━━ EXCERPTED RECORDS ━━

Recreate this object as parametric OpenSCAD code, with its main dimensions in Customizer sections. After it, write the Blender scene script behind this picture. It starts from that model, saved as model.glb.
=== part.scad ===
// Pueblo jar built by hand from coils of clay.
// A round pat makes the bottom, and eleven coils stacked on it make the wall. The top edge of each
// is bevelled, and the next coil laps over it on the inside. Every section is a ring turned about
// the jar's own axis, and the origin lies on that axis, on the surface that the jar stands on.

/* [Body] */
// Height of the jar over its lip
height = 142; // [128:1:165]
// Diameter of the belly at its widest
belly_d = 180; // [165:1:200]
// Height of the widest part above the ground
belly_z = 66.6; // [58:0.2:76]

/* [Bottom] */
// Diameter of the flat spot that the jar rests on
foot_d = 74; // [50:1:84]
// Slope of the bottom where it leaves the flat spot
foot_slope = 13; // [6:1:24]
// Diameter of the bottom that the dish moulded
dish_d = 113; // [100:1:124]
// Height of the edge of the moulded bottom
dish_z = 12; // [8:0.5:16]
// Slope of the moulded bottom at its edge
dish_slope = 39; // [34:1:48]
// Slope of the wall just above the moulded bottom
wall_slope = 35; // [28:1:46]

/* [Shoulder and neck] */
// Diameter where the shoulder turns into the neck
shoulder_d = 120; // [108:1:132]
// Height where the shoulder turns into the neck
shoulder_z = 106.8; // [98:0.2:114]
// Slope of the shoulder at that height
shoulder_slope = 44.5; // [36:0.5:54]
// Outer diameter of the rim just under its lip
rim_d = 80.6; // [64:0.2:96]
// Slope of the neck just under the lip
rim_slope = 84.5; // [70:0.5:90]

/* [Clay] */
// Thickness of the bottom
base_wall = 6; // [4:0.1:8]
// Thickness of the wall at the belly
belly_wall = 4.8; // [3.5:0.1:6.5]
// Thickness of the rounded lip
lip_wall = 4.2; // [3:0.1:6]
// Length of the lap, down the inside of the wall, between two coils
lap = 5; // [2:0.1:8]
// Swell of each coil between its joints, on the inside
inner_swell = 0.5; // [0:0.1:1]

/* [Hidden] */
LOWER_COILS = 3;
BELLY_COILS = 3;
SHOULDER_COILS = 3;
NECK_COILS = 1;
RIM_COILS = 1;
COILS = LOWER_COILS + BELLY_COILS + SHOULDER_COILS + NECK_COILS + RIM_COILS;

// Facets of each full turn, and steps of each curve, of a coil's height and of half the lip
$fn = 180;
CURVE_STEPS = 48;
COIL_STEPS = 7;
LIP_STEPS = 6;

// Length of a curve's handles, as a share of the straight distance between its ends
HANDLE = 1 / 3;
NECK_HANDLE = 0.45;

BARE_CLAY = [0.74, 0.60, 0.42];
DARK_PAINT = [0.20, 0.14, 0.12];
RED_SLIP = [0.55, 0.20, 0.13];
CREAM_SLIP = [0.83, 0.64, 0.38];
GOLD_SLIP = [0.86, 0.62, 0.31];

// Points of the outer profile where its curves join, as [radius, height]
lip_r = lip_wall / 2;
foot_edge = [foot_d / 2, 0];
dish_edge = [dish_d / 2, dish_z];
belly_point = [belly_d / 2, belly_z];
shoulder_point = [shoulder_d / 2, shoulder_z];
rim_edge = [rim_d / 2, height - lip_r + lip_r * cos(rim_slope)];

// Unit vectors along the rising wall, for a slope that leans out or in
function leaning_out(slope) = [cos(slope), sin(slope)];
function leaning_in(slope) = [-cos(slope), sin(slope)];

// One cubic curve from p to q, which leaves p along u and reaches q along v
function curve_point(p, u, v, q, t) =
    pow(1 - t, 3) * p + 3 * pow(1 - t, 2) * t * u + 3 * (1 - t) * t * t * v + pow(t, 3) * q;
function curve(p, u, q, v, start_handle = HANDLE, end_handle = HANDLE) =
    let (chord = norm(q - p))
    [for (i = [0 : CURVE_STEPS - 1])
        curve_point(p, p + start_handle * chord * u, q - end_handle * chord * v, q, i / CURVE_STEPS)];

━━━
━━ EXCERPTED RECORDS ━━

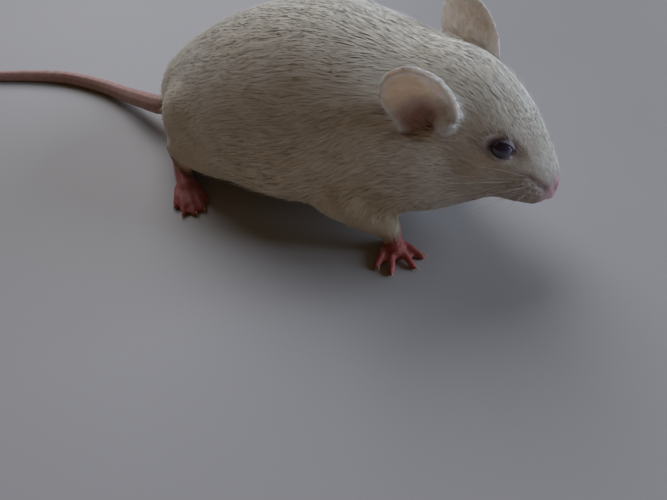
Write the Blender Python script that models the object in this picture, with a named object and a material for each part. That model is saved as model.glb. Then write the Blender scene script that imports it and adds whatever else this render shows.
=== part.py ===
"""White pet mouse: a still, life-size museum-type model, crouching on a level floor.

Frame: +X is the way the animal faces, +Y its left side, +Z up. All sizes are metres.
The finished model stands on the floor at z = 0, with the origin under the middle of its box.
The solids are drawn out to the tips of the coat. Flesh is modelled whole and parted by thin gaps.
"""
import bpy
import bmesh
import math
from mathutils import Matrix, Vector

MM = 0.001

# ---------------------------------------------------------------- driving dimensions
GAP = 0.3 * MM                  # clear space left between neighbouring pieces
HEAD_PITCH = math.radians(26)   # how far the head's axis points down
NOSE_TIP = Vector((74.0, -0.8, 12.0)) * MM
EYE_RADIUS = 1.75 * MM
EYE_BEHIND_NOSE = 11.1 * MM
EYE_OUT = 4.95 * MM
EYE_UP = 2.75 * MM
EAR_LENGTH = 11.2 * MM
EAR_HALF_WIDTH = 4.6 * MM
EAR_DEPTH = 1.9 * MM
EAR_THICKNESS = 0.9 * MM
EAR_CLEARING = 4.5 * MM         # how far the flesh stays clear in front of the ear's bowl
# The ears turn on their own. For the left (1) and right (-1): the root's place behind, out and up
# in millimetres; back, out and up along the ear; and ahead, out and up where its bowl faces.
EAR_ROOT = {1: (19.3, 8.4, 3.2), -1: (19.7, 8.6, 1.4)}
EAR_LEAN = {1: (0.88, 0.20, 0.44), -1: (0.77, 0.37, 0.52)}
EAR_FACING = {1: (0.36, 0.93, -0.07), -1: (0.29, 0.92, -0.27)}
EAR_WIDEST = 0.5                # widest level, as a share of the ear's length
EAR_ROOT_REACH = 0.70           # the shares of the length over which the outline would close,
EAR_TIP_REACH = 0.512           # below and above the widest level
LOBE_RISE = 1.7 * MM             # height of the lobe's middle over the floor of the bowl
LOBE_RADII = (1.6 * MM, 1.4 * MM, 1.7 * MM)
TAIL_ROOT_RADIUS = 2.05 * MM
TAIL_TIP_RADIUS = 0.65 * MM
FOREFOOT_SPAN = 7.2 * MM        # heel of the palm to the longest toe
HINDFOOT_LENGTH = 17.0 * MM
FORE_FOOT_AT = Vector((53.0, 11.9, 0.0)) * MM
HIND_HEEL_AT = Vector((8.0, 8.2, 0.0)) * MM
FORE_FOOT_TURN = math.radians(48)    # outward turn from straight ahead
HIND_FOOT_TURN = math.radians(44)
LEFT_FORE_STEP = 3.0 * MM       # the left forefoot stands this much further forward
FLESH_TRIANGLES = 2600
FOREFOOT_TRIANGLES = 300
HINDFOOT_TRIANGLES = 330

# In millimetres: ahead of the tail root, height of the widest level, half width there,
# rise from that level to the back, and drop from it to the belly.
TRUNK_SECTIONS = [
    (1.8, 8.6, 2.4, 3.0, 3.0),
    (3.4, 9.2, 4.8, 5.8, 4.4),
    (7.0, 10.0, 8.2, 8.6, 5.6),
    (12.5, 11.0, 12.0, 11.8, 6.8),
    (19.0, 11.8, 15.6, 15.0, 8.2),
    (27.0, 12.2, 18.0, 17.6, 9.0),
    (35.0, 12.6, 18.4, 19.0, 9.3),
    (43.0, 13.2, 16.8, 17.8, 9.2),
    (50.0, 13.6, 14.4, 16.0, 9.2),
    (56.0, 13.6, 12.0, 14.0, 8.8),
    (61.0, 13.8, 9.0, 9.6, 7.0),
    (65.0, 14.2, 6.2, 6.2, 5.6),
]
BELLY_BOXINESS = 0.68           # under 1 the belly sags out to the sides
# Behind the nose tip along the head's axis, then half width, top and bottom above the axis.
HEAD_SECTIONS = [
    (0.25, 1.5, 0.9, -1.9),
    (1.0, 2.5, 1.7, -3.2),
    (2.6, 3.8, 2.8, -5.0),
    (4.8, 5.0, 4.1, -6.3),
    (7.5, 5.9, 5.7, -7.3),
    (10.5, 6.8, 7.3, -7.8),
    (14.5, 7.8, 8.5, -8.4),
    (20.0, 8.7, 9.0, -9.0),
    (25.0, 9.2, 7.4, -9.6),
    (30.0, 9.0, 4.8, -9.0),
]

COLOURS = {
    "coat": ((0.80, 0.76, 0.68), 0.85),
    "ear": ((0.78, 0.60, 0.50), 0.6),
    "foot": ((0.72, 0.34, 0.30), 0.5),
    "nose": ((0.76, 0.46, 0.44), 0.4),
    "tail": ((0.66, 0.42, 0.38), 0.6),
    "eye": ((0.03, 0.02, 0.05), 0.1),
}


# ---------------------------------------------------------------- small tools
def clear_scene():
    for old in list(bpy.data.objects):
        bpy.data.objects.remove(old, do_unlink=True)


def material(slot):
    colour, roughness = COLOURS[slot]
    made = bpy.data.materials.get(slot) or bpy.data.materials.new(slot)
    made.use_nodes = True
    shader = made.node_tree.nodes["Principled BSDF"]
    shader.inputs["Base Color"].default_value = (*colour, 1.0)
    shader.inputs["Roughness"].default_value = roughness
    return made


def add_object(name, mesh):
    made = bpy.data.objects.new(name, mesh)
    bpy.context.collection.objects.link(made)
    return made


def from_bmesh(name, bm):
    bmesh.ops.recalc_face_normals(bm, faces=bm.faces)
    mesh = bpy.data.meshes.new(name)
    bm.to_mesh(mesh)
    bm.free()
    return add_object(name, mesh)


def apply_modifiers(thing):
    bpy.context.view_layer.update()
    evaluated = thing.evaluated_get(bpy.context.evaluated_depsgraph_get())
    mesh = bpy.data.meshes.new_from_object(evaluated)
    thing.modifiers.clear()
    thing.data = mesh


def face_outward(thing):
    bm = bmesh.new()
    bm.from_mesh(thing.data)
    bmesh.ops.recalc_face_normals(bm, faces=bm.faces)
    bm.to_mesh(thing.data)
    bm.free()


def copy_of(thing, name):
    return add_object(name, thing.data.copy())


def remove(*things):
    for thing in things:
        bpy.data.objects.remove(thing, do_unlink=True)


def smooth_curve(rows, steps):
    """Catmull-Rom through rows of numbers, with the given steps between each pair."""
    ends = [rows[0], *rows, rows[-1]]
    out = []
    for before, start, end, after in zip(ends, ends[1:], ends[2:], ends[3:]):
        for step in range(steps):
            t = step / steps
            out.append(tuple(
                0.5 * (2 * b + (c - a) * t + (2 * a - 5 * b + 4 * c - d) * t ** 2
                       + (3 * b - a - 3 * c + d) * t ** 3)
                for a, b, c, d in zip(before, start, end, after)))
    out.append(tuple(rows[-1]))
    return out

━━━

> GOAL:
Read the lines above. Gather those in which the string "dimensions" is found.

> WORKED SOLUTION:
Recreate this object as parametric OpenSCAD code, with its main dimensions in Customizer sections. After it, write the Blender scene script behind this picture. It starts from that model, saved as model.glb.
# ---------------------------------------------------------------- driving dimensions